» DATASET RECORDS
+--

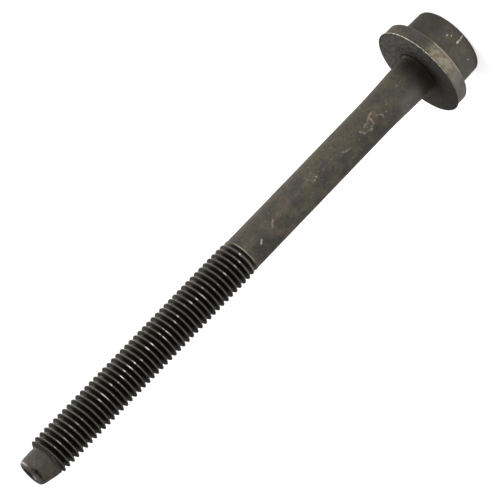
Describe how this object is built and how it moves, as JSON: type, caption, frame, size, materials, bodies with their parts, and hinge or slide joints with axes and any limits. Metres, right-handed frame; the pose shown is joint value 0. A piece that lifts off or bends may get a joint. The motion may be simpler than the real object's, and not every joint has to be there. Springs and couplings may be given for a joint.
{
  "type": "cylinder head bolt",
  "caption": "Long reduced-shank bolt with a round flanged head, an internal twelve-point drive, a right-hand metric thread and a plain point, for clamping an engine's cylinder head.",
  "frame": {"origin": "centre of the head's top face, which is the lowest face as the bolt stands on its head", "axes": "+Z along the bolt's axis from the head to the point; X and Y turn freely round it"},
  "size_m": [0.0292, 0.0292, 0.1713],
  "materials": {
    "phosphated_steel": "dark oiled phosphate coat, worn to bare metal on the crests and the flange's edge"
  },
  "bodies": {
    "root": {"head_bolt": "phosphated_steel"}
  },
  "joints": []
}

+--

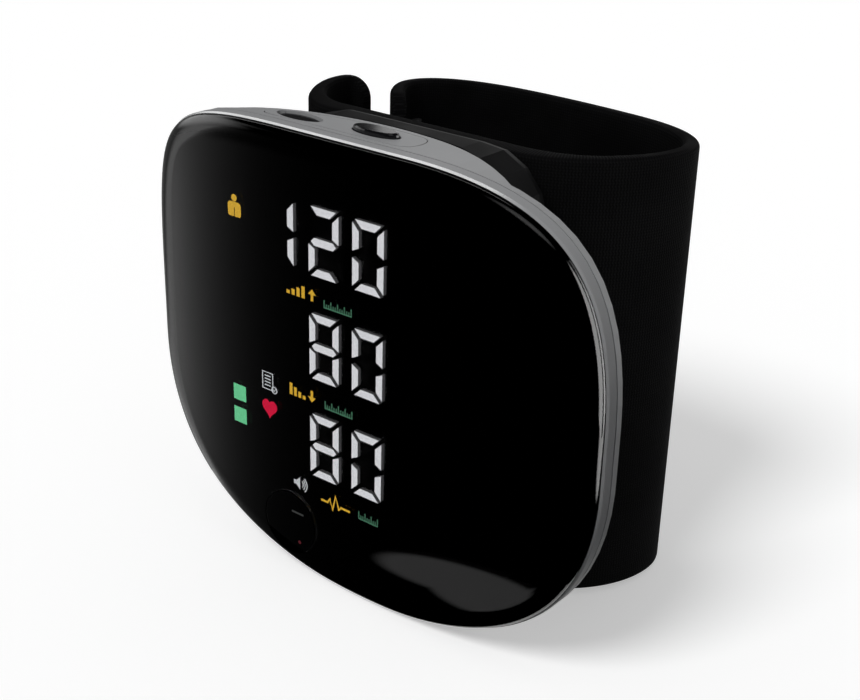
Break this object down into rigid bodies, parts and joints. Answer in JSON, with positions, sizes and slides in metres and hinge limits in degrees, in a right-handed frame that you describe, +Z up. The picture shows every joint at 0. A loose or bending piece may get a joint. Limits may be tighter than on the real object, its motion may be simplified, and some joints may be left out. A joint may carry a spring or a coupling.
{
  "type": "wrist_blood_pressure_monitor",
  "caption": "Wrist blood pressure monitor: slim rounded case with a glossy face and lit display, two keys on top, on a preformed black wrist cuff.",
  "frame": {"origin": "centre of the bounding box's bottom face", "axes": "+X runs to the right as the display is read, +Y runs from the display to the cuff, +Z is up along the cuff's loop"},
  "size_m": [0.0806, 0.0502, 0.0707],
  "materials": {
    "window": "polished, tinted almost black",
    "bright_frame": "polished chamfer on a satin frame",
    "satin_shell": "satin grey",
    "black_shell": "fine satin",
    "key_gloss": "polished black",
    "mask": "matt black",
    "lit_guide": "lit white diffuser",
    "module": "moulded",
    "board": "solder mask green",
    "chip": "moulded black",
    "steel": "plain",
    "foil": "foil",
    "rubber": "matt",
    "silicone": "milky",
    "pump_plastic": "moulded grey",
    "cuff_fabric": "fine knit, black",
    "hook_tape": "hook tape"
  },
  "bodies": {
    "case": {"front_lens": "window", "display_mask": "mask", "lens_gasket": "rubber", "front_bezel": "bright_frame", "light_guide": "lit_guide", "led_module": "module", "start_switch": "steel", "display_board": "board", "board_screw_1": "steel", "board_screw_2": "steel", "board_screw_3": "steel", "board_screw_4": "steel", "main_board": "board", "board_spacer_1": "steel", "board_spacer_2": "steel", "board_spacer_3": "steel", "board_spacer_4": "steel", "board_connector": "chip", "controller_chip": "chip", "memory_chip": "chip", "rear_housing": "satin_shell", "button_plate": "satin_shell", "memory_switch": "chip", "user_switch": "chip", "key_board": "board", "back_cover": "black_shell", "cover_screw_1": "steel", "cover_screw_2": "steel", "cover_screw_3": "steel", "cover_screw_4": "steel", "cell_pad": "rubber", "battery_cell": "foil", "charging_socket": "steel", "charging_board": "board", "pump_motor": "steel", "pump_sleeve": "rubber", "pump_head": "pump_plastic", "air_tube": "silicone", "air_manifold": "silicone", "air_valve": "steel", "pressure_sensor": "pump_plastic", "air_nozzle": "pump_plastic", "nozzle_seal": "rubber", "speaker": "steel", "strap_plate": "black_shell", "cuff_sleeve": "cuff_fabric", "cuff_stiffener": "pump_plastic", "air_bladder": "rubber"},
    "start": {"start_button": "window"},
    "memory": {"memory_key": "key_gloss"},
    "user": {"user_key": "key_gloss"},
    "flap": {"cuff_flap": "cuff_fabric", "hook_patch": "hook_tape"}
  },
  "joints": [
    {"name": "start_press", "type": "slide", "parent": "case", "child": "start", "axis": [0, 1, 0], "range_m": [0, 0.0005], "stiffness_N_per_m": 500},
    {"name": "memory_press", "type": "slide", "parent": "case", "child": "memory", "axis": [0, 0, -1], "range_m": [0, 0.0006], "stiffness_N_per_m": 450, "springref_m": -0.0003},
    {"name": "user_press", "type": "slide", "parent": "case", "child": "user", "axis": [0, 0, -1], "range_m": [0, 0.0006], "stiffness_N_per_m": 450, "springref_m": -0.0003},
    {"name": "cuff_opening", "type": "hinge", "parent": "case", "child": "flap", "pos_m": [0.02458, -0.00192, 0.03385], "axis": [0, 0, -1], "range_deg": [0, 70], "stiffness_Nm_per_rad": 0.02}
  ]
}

+--

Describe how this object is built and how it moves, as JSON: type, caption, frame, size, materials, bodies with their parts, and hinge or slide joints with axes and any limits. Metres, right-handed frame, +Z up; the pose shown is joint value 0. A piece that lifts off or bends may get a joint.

+--

» WHAT NEEDS TO BE DONE
Whenever "JSON" turns up in a line, pick that line out.

» COMPLETE ANSWER
Describe how this object is built and how it moves, as JSON: type, caption, frame, size, materials, bodies with their parts, and hinge or slide joints with axes and any limits. Metres, right-handed frame; the pose shown is joint value 0. A piece that lifts off or bends may get a joint. The motion may be simpler than the real object's, and not every joint has to be there. Springs and couplings may be given for a joint.
Break this object down into rigid bodies, parts and joints. Answer in JSON, with positions, sizes and slides in metres and hinge limits in degrees, in a right-handed frame that you describe, +Z up. The picture shows every joint at 0. A loose or bending piece may get a joint. Limits may be tighter than on the real object, its motion may be simplified, and some joints may be left out. A joint may carry a spring or a coupling.
Describe how this object is built and how it moves, as JSON: type, caption, frame, size, materials, bodies with their parts, and hinge or slide joints with axes and any limits. Metres, right-handed frame, +Z up; the pose shown is joint value 0. A piece that lifts off or bends may get a joint.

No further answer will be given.